Whole-grain products reduce risk of chronic disease
A group of leading nutritionists, comprising the International Carbohydrate Quality Consortium (ICQC), reported at a symposium held in Rome that increased intake of whole-grain products is directly associated with a reduced mortality risk, a reduced risk of type 2 diabetes, cardiovascular disease and obesity, and possibly also colon cancer. ICQC feels that it is legislators’ duty to explain to consumers through proper legislation what is and what is not a whole-grain product. According to Prof. Fred Brouns of Maastricht University (UM), one of the speakers at the ICQC symposium, many manufacturers in the Netherlands are allowed to claim their products are ‘whole grain’, even though they hardly contain the latter. This is an issue that must be addressed, says Brouns.

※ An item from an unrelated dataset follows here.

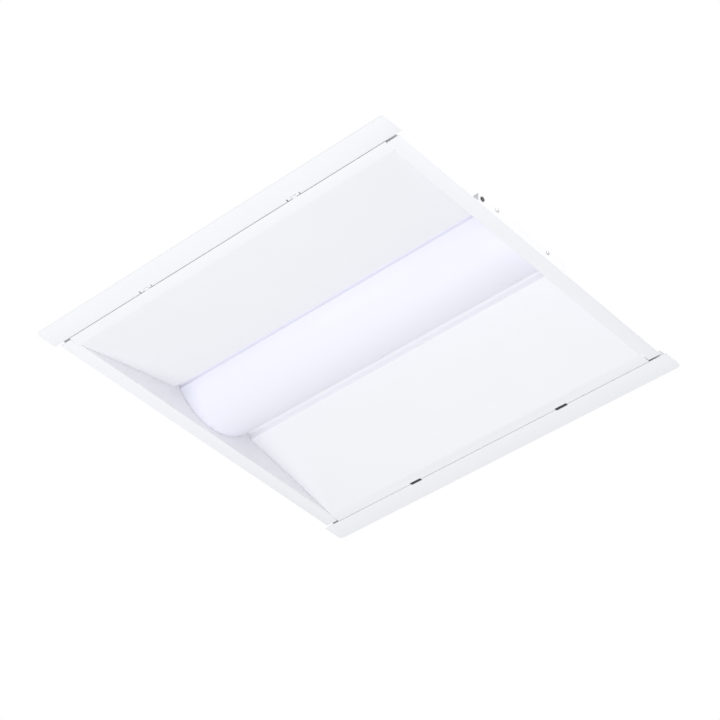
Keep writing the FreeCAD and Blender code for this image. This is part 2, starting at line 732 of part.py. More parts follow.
def wiring_cover():
    """The hinged lid over the wiring space, with turned-down lips and a middle knuckle."""
    body = new_body("cover_lid")
    reach = "(housing_width/2 + cover_play + tray_sheet)"
    end = "(housing_half + cover_play + tray_sheet)"
    outer = draw(body, "cover_outer", "XY_Plane", [
        box_loop("cover_start", f"-{reach}", end, reach)], lift="cover_floor - cover_lip")
    pad(body, outer, "cover_lip + tray_sheet")
    inner = draw(body, "cover_inner", "XY_Plane", [
        box_loop("cover_start - 1", f"-({reach} - tray_sheet)",
                 f"{end} - tray_sheet", f"{reach} - tray_sheet")],
        lift="cover_floor - cover_lip")
    cut_depth(body, inner, "cover_lip", back=True)
    hole = draw(body, "cover_hole", "XY_Plane", circles=[("cover_screw_line", "0", "screw_hole")],
                lift="cover_floor + 2")
    cut_depth(body, hole, "tray_sheet + 3")
    roll = rod("cover_roll", ("cover_pin_place", "-cover_knuckle_half", "housing_top + pin_rise"),
               "knuckle_radius", "2*cover_knuckle_half", "y")
    finger = block("cover_finger", ("cover_pin_place", "-cover_knuckle_half", "cover_floor"),
                   ("cover_start - cover_pin_place + 1", "2*cover_knuckle_half", "tray_sheet"))
    solid = fuse("cover_solid", [body, roll, finger])
    bore = rod("cover_bore", ("cover_pin_place", "-housing_width", "housing_top + pin_rise"),
               "pin_radius + pin_play", "2*housing_width", "y")
    keep(cut("wiring_cover", solid, bore), "wiring_cover")
    pieces = []
    far_end = "(cover_knuckle_half + side_play + cover_knuckle_length)"
    for name, side in SIDES.items():
        low = "cover_knuckle_half + side_play" if side > 0 else f"-{far_end}"
        roll = rod(f"lid_roll_{name}", ("cover_pin_place", low, "housing_top + pin_rise"),
                   "knuckle_radius", "cover_knuckle_length", "y")
        leaf = block(f"lid_leaf_{name}", ("cover_pin_place - leaf_length", low, "housing_top"),
                     ("leaf_length - pin_radius/2", "cover_knuckle_length", "knuckle_wall"))
        hole = rod(f"lid_bore_{name}", ("cover_pin_place", "-housing_width", "housing_top + pin_rise"),
                   "pin_radius + pin_play", "2*housing_width", "y")
        pieces.append(cut(f"lid_knuckle_{name}", fuse(f"lid_solid_{name}", [roll, leaf]), hole))
    group("cover_knuckles", pieces)
    keep(rod("cover_pin", ("cover_pin_place", f"-{far_end}", "housing_top + pin_rise"),
             "pin_radius", f"2*{far_end}", "y"), "cover_pin")
    keep(screw("wiring_cover_screw", "cover_screw_line", "0", "cover_floor + tray_sheet", "-z",
               "sheet_screw_length"),
         "wiring_cover_screw")


def driver():
    """The driver: a steel can with softened edges on a tabbed base plate."""
    body = new_body("driver")
    half = "driver_length/2"
    base = draw(body, "driver_base", "XY_Plane", [
        box_loop(f"driver_place - {half} - driver_tab", "-driver_width/2",
                 f"driver_place + {half} + driver_tab", "driver_width/2")],
        circles=[(x, y, "screw_hole") for x, y in driver_screw_places()], lift="tray_height")
    pad(body, base, "driver_tab_sheet")
    can = draw(body, "driver_can", "YZ_Plane", [[
        ("-driver_width/2", "tray_height + driver_tab_sheet/2"),
        ("driver_width/2", "tray_height + driver_tab_sheet/2"),
        ("driver_width/2", "tray_height + driver_height - driver_edge"),
        ("driver_width/2 - driver_edge", "tray_height + driver_height"),
        ("-driver_width/2 + driver_edge", "tray_height + driver_height"),
        ("-driver_width/2", "tray_height + driver_height - driver_edge")]],
        lift=f"driver_place - {half}")
    pad(body, can, "driver_length")
    return keep(body, "driver")


def terminal_block():
    """A three-pole terminal block with a lead entry on each side of each pole."""
    body = new_body("terminal_block")
    outline = draw(body, "terminal_outline", "XY_Plane", [
        box_loop("terminal_place", "-terminal_width/2",
                 "terminal_place + terminal_length", "terminal_width/2")],
        lift="tray_height")
    pad(body, outline, "terminal_height")
    poles = [(f"{pole}*terminal_pitch", "tray_height + terminal_height/2", "terminal_entry")
             for pole in (-1, 0, 1)]
    entries = draw(body, "terminal_entries", "YZ_Plane", circles=poles, lift="terminal_place")
    cut_depth(body, entries, "terminal_length/3", back=True)
    outlets = draw(body, "terminal_outlets", "YZ_Plane", circles=poles,
                   lift="terminal_place + terminal_length")
    cut_depth(body, outlets, "terminal_length/3")
    return keep(body, "terminal_block")


def rounded_route(points):
    """Straight runs joined by tangent arcs, each arc as large as its two runs allow."""
    spots = [FreeCAD.Vector(*(number(text) for text in point)) for point in points]
    edges, last = [], spots[0]
    for before, corner, after in zip(spots, spots[1:], spots[2:]):
        come, go = (before - corner).normalize(), (after - corner).normalize()
        trim = 0.45 * min((before - corner).Length, (after - corner).Length)
        half_turn = (math.pi - come.getAngle(go)) / 2
        radius = trim / math.tan(half_turn)
        middle_way = (come + go).normalize()
        centre = corner + middle_way * (radius / math.cos(half_turn))
        start, end = corner + come * trim, corner + go * trim
        edges.append(Part.LineSegment(last, start).toShape())
        edges.append(Part.Arc(start, centre - middle_way * radius, end).toShape())
        last = end
    edges.append(Part.LineSegment(last, spots[-1]).toShape())
    return Part.Wire(edges)


def lead_shape(points, radius):
    """A round lead along a rounded route, checked against its section times its length."""
    route = rounded_route(points)
    way = route.Edges[0].tangentAt(route.Edges[0].FirstParameter)
    ring = Part.Wire([Part.makeCircle(number(radius), route.Vertexes[0].Point, way)])
    shape = route.makePipeShell([ring], True, False)
    expected = math.pi * number(radius) ** 2 * route.Length
    if abs(shape.Volume / expected - 1) > 0.02:
        raise RuntimeError("a lead's tube doesn't fill its route")
    return shape


def leads(label, routes, radius):
    """The leads that share one node."""
    feature = doc.addObject("Part::Feature", label)
    feature.Shape = Part.makeCompound([lead_shape(points, radius) for points in routes])
    return keep(feature, label)


def wiring():
    """The leads inside: terminals to driver, and driver through the grommet to each board."""
    middle = "tray_height + terminal_height/2"
    end = "driver_place + driver_length/2 + fit_gap"
    leads("supply_leads", [[
        ("terminal_place + 4", f"{pole}*terminal_pitch", middle),
        ("terminal_place - 16", f"{pole}*terminal_pitch", middle),
        ("partition_place + 2", f"{pole}*terminal_pitch*0.7", f"{middle} + 3"),
        (f"{end} + 16", f"{pole}*terminal_pitch*0.5", f"{middle} + 1"),
        (end, f"{pole}*terminal_pitch*0.5", f"{middle} + 1")] for pole in (-1, 0, 1)], "supply_lead")
    start = "driver_place - driver_length/2 - fit_gap"
    driver_middle = "tray_height + driver_height/2"
    plug_end = "-board_length/2 + plug_inset + plug_length"
    plug_middle = "board_under - plug_height/2"
    for name, side in SIDES.items():
        routes = []
        for wire in (-0.5, 0.5):
            across = f"{side}*(lead_inset*5 + {wire}*lead_spread)"
            down = f"lead_hole_place + lead_inset + {wire}*lead_pitch"
            plug = f"{side}*(plug_line + {wire}*lead_pitch)"
            routes.append([
                (start, across, driver_middle),
                (f"{start} - lead_bend", across, driver_middle),
                (down, f"{side}*lead_inset", f"{driver_middle} - ({wire} + 0.5)*lead_spread"),
                (down, f"{side}*lead_inset", "tray_under - lead_spread"),
                (f"lead_hole_place - lead_bend + {wire}*lead_pitch",
                 f"{side}*(lead_turn + {wire}*lead_pitch)", f"{plug_middle} - lead_sag"),
                (f"{plug_end} + lead_bend", plug, plug_middle),
                (plug_end, plug, plug_middle)])
        leads("board_leads_" + name, routes, "board_lead")


def grommets():
    """The rubber ring in the tray's lead hole and the black plug in the near end plate."""
    stem = rod("grommet_stem", ("lead_hole_place", "0", "tray_under - grommet_brim/2"), "lead_hole",
               "tray_sheet + grommet_brim")
    brims = [rod(f"grommet_brim{i}", ("lead_hole_place", "0", z), "lead_hole + grommet_brim",
                 "grommet_brim/2") for i, z in enumerate(("tray_under - grommet_brim/2", "tray_height"))]
    bore = rod("grommet_bore", ("lead_hole_place", "0", "tray_under - 5"), "grommet_bore", "10 + tray_sheet")
    keep(cut("tray_grommet", fuse("grommet_solid", [stem] + brims), bore), "tray_grommet")
    spot = ("-end_plug_reach", "end_plug_rise")
    stem = rod("plug_stem", ("plate_inner - 2.5", *spot), "end_plug_hole - fit_gap/2",
               "panel_sheet + 2.5", "x")
    brim = rod("plug_brim", ("plate_outer", *spot), "end_plug_hole + end_plug_brim",
               "2*end_plug_brim", "x")
    keep(fuse("end_plug", [stem, brim]), "end_plug")


def check(things):
    """Stop on any object that failed, and on any sub-part without a valid solid."""
    doc.recompute()
    for thing in doc.Objects:
        if {"Invalid", "Error"} & set(thing.State):
            raise RuntimeError(f"{thing.Label} is {thing.State}")
    for thing in things:
        shape = thing.Shape
        if shape.isNull() or not shape.isValid() or not shape.Solids:
            raise RuntimeError(f"{thing.Label} has no valid solid")


fill_sheet()
rail("hinge_rail", -1, "hinge_notch", "hinge_notch_depth", "hinge_pitch")
rail("latch_rail", 1, "slot_length", "slot_depth", "latch_pitch")
for name, side in SIDES.items():
    seal("light_seal_" + name, side)
    reflector(name, side)
for end, sign in ENDS.items():
    hinge(end, sign)
    end_plate(end, sign)
    latch(end, sign)
tray()
lens()
boards()
screws()
housing()
wiring_cover()
driver()
terminal_block()
wiring()
grommets()
check(nodes)

os.makedirs("parts", exist_ok=True)
for node in nodes:
    node.Shape.exportStep(f"parts/{node.Label}.step")
print(len(nodes), "sub-parts written")
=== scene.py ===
"""Looks of a recessed troffer light: finishes, dressed sub-assemblies, a studio and the photograph's camera.

Lengths are metres in the part's own frame: X along the rails, Y across them, Z up into the ceiling.
"""

from __future__ import annotations

import json
import logging
import math
from abc import ABC, abstractmethod
from dataclasses import dataclass, field
from enum import Enum
from typing import Any, Protocol

import bmesh
import bpy
from mathutils import Matrix, Vector

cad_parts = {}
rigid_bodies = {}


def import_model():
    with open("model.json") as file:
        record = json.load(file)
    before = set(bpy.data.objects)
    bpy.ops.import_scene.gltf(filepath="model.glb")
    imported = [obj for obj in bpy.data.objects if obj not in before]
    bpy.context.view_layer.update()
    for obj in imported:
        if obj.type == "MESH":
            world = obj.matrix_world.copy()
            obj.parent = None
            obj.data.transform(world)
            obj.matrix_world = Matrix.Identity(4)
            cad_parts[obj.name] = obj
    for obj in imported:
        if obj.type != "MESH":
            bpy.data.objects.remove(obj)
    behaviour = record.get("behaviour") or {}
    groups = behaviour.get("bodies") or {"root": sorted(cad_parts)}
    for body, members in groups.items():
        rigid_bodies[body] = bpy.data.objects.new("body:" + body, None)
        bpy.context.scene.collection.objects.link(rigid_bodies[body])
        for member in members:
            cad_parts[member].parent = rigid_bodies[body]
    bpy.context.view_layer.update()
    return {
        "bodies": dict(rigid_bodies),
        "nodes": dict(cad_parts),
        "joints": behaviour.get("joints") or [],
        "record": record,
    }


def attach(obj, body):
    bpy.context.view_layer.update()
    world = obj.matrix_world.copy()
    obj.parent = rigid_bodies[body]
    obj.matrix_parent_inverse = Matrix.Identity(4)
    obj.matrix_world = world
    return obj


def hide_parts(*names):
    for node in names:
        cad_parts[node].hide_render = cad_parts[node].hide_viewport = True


LOG = logging.getLogger("scene")
MM = 0.001
SMOOTH_BELOW = 32.0  # degrees between two faces that shade as one
SAME_SPOT = 2e-6  # metres within which two vertices are one
ON_AXIS = 1e-9  # metres from the axis within which a turned ring is a point
ROUND = 0.5  # bevel profile of a circular arc
BOARD_LENGTH = 520.0  # millimetres
CHIPS = 24  # on each board

Point = tuple[float, float, float]
Pair = tuple[float, float]


class Grain(Enum):
    """What the small-scale surface of a finish looks like."""

    ORANGE_PEEL = "orange_peel"
    SPANGLE = "spangle"
    DRAWN = "drawn"
    FROST = "frost"
    PORES = "pores"
    MOULDED = "moulded"


# Octaves of detail in the noise of each grain; spangle has cells instead.
FINE_DETAIL = {
    Grain.ORANGE_PEEL: 2.0,
    Grain.DRAWN: 2.0,
    Grain.FROST: 8.0,
    Grain.PORES: 6.0,
    Grain.MOULDED: 4.0,
}


class Facing(Enum):
    """The way that a screw's head faces: the axis it lies along, and its sense."""

    UP = (2, 1.0)
    DOWN = (2, -1.0)
    NEAR = (0, 1.0)
    FAR = (0, -1.0)

    def turn(self) -> Matrix:
        """The rotation that sends +Z this way.

        Returns:
            The rotation.
        """
        angle, axis = {
            Facing.UP: (0.0, "X"),
            Facing.DOWN: (math.pi, "X"),
            Facing.NEAR: (math.pi / 2, "Y"),
            Facing.FAR: (-math.pi / 2, "Y"),
        }[self]
        return Matrix.Rotation(angle, 4, axis)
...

Whole-grain products twice daily
To enjoy the aforementioned health benefits, eating whole-grain products twice a day suffices, says ICQC. You will not enjoy the same benefits by consuming products containing refined grain, such as white bread or white rice. The ‘whole grain’ designation means that all substances contained in the original grain source must be represented in equal proportions in a food product. Whole-grain products are a high-quality source of dietary fibre and nutrients, and it is vital and urgent that this is communicated to the general public and health advisers, according to the ICQC panel.
Better than vegetables and fruit
Recent data show that whole-grain products appear to have even greater health benefits than vegetables and fruit. For this reason, many international food authorities now promote the consumption of whole-grain products in addition to the consumption of fruit and vegetables. Grain is one of the main sources of food across the world. This has resulted in a great deal of investment and rapid developments in the field of food technology, such as modern milling processes, creating many refined flour products. This has resulted in refined products that hardly contain any fibre and nutrients. ICQC feels it is time for a change. We need to return to completely natural products – to whole-grain products.
During the ICQS symposium, UM Professor Brouns presented a paper on grain and gluten intolerance that occur in a small percentage of the population and on his cross-border Well on Wheat? study, which investigates the relationship between grain and intolerance. Brouns is the coordinator of the project, which is carried out by Maastricht University in association with the universities of Wageningen and Leeds and the Rothamsted Research Institute in England.
The ICQC’s findings were confirmed this month at the international Whole Grain Summit in Vienna, which brought together over 200 experts from 36 countries. ICQC has called on the food industry to focus more whole-grain products and to perform better checks of products claimed to be ‘whole grain’.